* **Exercise details**: Write out the whole listing exactly as it stands.

* **Dataset excerpt**:

————

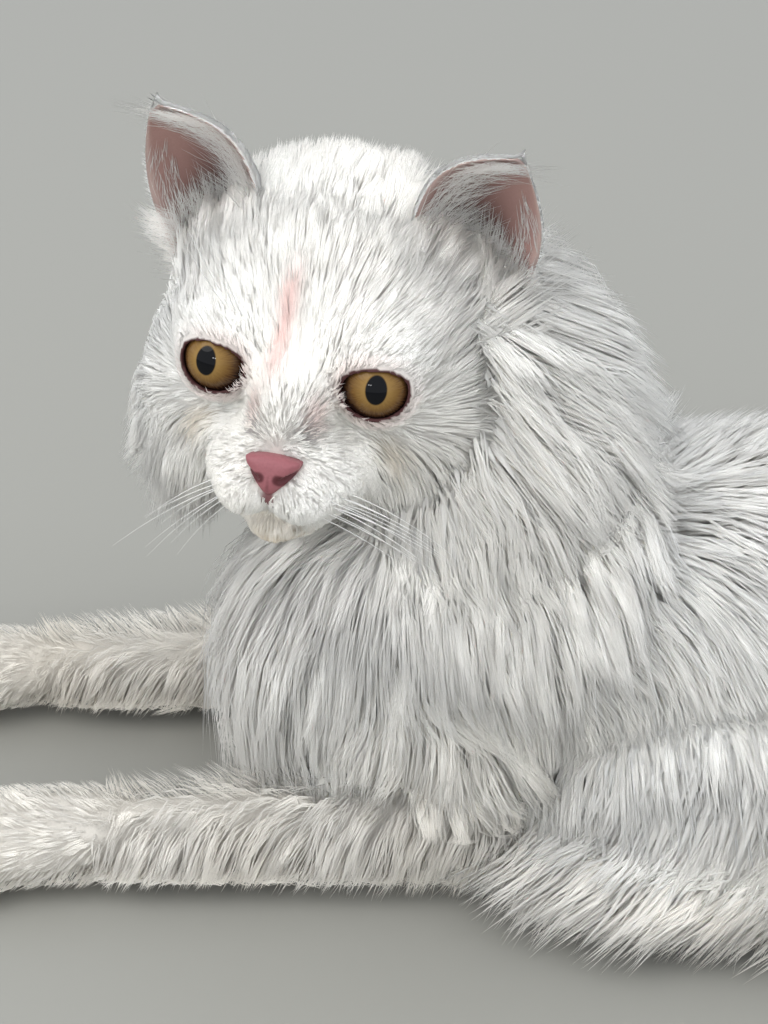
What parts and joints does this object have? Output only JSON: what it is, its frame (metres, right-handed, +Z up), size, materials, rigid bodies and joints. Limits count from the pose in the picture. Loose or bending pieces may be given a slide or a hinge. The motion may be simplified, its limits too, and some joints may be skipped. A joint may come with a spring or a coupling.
{
  "type": "persian cat",
  "caption": "Life-size long-haired white cat lying on its chest, forelegs stretched forward, head raised and turned to its left, tail laid round its left side.",
  "frame": {"origin": "on the floor, on the flat of the belly under the shoulders", "axes": "the cat faces -Y, its left side is +X, +Z is up"},
  "size_m": [0.2628, 0.5281, 0.2101],
  "materials": {
    "coat": "long soft white hair with a cream cast on the forelegs",
    "ear": "thin pink-brown skin with fine pale hair",
    "nose_leather": "matt rose-pink leather",
    "eye": "amber iris, dark pupil, wet gloss"
  },
  "bodies": {
    "root": {"head": "coat", "neck": "coat", "torso": "coat", "nose": "nose_leather", "eye_left": "eye", "eye_right": "eye", "ear_left": "ear", "ear_right": "ear", "foreleg_left": "coat", "foreleg_right": "coat", "forepaw_left": "coat", "forepaw_right": "coat", "hindleg_left": "coat", "hindleg_right": "coat", "hindpaw_left": "coat", "hindpaw_right": "coat", "tail_base": "coat", "tail_middle": "coat", "tail_tip": "coat"}
  },
  "joints": []
}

————

* **Reply**:
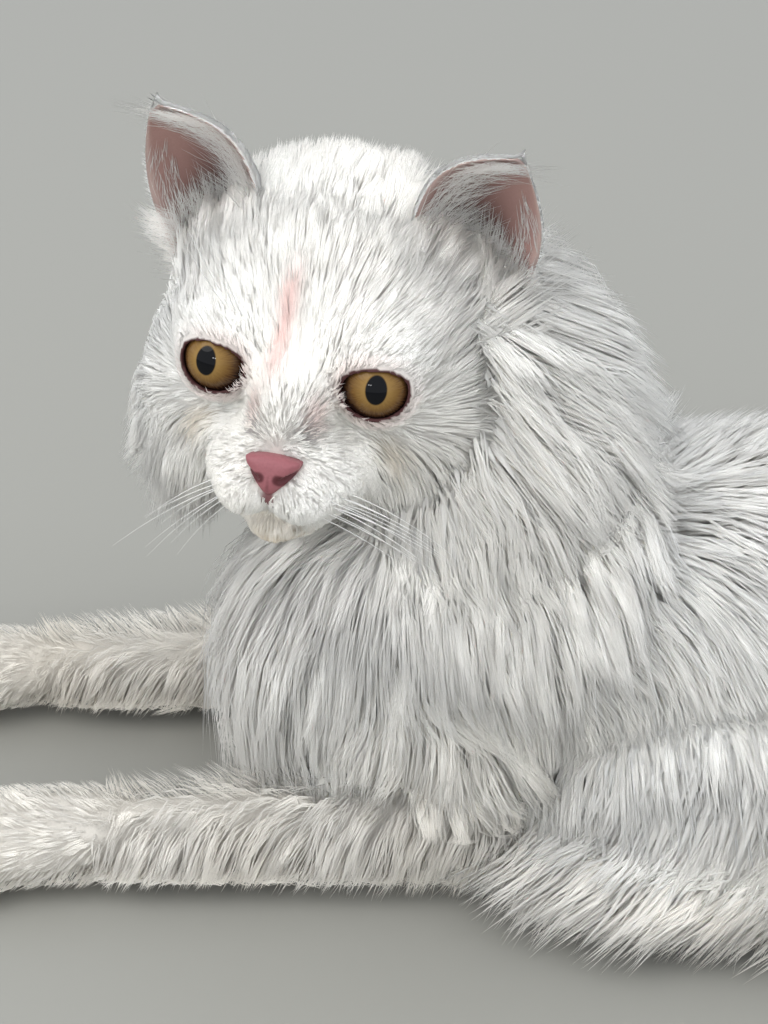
What parts and joints does this object have? Output only JSON: what it is, its frame (metres, right-handed, +Z up), size, materials, rigid bodies and joints. Limits count from the pose in the picture. Loose or bending pieces may be given a slide or a hinge. The motion may be simplified, its limits too, and some joints may be skipped. A joint may come with a spring or a coupling.
{
  "type": "persian cat",
  "caption": "Life-size long-haired white cat lying on its chest, forelegs stretched forward, head raised and turned to its left, tail laid round its left side.",
  "frame": {"origin": "on the floor, on the flat of the belly under the shoulders", "axes": "the cat faces -Y, its left side is +X, +Z is up"},
  "size_m": [0.2628, 0.5281, 0.2101],
  "materials": {
    "coat": "long soft white hair with a cream cast on the forelegs",
    "ear": "thin pink-brown skin with fine pale hair",
    "nose_leather": "matt rose-pink leather",
    "eye": "amber iris, dark pupil, wet gloss"
  },
  "bodies": {
    "root": {"head": "coat", "neck": "coat", "torso": "coat", "nose": "nose_leather", "eye_left": "eye", "eye_right": "eye", "ear_left": "ear", "ear_right": "ear", "foreleg_left": "coat", "foreleg_right": "coat", "forepaw_left": "coat", "forepaw_right": "coat", "hindleg_left": "coat", "hindleg_right": "coat", "hindpaw_left": "coat", "hindpaw_right": "coat", "tail_base": "coat", "tail_middle": "coat", "tail_tip": "coat"}
  },
  "joints": []
}